--- Work required ---
The entries below contain a line with "outside of the tube" and a line with "before = set(bpy.data.objects)". Quote exactly those two lines and all lines between them.

--- Records shown ---
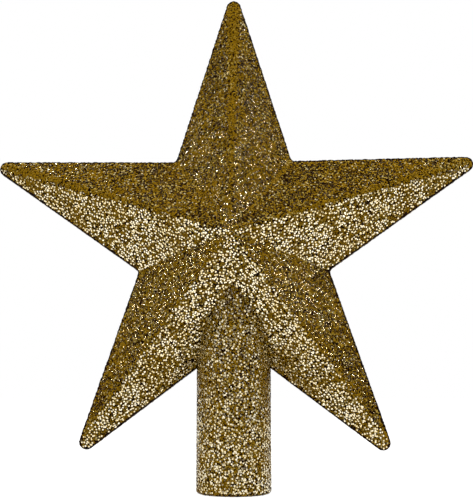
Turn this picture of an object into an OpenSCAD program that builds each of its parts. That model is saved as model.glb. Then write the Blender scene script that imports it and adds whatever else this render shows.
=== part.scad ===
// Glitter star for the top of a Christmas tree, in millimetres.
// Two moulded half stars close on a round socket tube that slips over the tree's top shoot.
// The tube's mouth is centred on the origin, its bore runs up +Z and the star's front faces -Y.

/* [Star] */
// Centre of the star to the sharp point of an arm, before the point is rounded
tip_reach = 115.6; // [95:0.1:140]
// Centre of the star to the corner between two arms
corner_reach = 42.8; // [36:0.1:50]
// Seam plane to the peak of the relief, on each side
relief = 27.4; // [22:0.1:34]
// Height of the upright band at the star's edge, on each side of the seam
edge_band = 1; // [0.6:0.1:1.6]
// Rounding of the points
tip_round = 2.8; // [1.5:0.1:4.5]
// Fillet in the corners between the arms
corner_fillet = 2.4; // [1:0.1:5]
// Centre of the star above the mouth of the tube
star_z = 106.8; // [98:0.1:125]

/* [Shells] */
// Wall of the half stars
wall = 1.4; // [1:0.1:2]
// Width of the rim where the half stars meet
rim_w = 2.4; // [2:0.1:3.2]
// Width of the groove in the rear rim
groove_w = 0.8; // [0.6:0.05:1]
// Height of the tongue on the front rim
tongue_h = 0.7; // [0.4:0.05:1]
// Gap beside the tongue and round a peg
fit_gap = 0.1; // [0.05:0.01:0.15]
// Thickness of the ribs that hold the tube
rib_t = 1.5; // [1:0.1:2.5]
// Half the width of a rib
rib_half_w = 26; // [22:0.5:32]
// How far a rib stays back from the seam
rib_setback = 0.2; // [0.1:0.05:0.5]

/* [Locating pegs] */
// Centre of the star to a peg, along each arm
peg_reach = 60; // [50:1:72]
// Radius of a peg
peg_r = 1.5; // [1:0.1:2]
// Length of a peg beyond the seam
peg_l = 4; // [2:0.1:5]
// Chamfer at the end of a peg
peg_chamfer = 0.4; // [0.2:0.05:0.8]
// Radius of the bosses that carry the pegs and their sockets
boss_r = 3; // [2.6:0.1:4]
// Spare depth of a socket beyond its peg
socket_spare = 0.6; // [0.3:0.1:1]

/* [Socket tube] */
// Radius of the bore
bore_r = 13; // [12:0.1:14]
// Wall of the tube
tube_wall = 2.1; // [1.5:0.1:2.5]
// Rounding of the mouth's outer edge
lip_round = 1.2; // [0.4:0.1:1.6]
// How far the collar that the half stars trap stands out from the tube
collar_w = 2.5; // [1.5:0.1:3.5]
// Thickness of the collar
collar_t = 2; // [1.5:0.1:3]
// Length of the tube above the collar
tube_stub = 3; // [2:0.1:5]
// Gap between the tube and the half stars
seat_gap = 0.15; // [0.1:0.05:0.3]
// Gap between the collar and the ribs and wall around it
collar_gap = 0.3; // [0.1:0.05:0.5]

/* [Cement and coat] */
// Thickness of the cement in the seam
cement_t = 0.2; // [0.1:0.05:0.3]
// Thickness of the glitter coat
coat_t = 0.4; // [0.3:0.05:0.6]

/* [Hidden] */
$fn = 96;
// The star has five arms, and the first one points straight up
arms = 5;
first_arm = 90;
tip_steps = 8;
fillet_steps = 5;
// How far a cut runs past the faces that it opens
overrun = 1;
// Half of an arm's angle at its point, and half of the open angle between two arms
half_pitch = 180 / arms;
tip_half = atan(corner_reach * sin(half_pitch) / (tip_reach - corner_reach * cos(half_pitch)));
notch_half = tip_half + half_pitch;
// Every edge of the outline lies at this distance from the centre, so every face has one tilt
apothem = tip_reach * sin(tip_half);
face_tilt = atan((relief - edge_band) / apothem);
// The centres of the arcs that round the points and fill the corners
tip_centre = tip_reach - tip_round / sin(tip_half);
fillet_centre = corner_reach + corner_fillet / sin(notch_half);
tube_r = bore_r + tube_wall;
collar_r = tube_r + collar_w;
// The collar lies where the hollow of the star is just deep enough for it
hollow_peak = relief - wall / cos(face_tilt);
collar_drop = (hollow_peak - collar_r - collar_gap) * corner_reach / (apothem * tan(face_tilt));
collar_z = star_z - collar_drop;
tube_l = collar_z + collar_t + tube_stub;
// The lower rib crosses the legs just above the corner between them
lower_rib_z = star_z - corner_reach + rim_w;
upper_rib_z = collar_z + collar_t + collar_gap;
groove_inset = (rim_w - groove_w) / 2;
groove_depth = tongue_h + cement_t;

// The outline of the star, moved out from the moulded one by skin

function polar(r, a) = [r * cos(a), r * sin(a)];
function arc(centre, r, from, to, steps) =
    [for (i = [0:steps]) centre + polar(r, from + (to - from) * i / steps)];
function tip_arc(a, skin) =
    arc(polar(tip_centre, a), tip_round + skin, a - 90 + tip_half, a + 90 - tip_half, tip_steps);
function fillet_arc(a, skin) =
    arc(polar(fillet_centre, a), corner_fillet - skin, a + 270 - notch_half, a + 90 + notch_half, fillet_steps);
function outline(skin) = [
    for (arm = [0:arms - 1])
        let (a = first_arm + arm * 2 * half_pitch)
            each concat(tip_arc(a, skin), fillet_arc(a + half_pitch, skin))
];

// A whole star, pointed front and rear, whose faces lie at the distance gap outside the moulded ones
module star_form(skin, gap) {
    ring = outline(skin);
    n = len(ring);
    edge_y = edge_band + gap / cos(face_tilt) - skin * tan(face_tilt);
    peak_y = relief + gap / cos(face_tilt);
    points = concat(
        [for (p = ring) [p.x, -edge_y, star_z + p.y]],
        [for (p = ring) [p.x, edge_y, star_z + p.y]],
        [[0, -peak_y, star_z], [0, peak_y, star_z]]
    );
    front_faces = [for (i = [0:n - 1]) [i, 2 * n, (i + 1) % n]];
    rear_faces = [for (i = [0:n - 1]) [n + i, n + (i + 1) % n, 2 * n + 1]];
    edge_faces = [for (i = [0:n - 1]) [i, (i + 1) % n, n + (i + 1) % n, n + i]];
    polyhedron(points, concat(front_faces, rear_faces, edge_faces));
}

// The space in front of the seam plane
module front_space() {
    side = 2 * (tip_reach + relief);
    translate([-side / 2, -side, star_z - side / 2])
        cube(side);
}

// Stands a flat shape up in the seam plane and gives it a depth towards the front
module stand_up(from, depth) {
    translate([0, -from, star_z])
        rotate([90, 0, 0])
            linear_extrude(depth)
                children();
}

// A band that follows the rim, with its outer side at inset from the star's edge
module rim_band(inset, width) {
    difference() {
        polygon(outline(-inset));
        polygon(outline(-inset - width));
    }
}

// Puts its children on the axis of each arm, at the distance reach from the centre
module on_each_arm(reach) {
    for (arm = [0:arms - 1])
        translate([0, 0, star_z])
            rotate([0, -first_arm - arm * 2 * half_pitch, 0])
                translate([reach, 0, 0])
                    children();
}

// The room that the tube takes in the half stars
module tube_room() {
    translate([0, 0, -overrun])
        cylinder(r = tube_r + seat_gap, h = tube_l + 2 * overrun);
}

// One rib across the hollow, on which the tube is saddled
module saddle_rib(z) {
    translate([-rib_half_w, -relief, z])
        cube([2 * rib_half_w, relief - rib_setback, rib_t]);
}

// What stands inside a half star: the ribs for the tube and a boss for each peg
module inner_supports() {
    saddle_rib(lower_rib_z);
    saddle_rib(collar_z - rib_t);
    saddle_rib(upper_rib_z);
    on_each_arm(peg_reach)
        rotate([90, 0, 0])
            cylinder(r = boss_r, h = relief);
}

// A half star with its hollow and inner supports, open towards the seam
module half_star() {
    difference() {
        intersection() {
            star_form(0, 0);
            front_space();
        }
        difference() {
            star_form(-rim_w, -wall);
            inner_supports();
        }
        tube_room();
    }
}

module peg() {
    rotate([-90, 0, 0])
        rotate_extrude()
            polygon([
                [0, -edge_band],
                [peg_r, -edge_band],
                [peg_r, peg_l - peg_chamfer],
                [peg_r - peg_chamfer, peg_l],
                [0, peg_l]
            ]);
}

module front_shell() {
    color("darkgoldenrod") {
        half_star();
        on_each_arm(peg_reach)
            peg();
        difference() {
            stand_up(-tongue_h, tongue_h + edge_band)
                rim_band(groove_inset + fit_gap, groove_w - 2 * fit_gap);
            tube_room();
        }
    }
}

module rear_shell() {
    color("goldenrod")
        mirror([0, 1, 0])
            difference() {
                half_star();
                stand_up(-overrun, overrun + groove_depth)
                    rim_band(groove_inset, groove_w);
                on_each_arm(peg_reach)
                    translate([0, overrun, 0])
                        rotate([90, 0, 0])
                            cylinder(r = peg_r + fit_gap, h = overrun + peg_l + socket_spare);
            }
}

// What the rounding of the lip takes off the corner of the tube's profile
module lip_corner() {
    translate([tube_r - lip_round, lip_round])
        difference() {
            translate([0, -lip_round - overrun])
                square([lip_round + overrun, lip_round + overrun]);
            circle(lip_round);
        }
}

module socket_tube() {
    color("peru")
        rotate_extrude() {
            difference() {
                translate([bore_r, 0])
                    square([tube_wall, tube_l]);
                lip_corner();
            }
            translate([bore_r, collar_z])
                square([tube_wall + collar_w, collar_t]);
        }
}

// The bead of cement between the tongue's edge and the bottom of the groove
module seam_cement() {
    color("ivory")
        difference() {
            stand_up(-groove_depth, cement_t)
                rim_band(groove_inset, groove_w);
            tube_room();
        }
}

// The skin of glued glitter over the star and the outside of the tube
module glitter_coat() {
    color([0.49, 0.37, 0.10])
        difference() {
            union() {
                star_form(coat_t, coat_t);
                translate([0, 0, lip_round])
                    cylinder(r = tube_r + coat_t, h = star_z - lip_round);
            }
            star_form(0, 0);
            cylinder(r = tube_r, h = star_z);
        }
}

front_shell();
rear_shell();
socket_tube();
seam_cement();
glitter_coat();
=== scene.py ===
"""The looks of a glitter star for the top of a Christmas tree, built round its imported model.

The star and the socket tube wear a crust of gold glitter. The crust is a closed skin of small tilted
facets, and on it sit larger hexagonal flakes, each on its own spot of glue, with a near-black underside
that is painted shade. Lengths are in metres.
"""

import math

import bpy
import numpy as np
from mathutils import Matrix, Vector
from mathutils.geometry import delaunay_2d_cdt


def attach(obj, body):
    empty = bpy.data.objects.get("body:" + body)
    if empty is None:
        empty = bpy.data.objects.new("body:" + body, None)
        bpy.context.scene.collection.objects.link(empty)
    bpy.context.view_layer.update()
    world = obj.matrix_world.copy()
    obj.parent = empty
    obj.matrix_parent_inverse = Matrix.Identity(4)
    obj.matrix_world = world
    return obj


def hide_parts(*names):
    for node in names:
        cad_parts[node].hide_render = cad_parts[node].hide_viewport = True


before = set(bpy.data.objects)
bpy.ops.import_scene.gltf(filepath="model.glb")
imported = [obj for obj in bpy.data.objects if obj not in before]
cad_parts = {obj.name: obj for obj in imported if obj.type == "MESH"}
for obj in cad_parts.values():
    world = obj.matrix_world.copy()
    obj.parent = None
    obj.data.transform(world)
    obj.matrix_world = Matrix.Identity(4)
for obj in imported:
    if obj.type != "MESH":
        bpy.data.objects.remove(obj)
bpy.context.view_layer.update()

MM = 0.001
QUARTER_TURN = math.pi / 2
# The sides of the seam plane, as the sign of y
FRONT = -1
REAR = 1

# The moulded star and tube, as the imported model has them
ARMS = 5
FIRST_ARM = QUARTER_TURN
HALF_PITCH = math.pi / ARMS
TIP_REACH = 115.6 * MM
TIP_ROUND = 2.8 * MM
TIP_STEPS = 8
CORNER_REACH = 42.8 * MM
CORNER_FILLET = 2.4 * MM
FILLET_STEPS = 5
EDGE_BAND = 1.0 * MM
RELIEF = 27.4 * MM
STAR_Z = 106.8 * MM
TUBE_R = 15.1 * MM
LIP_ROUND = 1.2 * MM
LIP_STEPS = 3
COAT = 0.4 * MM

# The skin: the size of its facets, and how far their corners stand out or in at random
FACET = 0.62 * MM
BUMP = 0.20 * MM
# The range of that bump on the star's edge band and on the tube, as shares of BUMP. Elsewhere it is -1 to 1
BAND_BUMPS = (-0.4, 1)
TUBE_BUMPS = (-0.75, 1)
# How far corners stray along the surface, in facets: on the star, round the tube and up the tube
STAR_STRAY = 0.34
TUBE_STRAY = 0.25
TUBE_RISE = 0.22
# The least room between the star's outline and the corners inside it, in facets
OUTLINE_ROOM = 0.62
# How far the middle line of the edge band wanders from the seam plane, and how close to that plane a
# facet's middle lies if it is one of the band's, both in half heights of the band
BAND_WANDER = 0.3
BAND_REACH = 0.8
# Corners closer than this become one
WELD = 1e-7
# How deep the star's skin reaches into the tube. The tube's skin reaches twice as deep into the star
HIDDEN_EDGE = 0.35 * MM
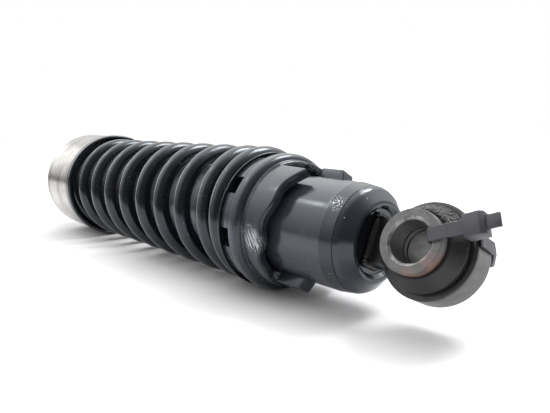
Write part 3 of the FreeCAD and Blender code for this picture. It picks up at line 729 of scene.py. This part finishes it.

--- Complete answer ---
// The skin of glued glitter over the star and the outside of the tube
module glitter_coat() {
    color([0.49, 0.37, 0.10])
        difference() {
            union() {
                star_form(coat_t, coat_t);
                translate([0, 0, lip_round])
                    cylinder(r = tube_r + coat_t, h = star_z - lip_round);
            }
            star_form(0, 0);
            cylinder(r = tube_r, h = star_z);
        }
}

front_shell();
rear_shell();
socket_tube();
seam_cement();
glitter_coat();
=== scene.py ===
"""The looks of a glitter star for the top of a Christmas tree, built round its imported model.

The star and the socket tube wear a crust of gold glitter. The crust is a closed skin of small tilted
facets, and on it sit larger hexagonal flakes, each on its own spot of glue, with a near-black underside
that is painted shade. Lengths are in metres.
"""

import math

import bpy
import numpy as np
from mathutils import Matrix, Vector
from mathutils.geometry import delaunay_2d_cdt


def attach(obj, body):
    empty = bpy.data.objects.get("body:" + body)
    if empty is None:
        empty = bpy.data.objects.new("body:" + body, None)
        bpy.context.scene.collection.objects.link(empty)
    bpy.context.view_layer.update()
    world = obj.matrix_world.copy()
    obj.parent = empty
    obj.matrix_parent_inverse = Matrix.Identity(4)
    obj.matrix_world = world
    return obj


def hide_parts(*names):
    for node in names:
        cad_parts[node].hide_render = cad_parts[node].hide_viewport = True


before = set(bpy.data.objects)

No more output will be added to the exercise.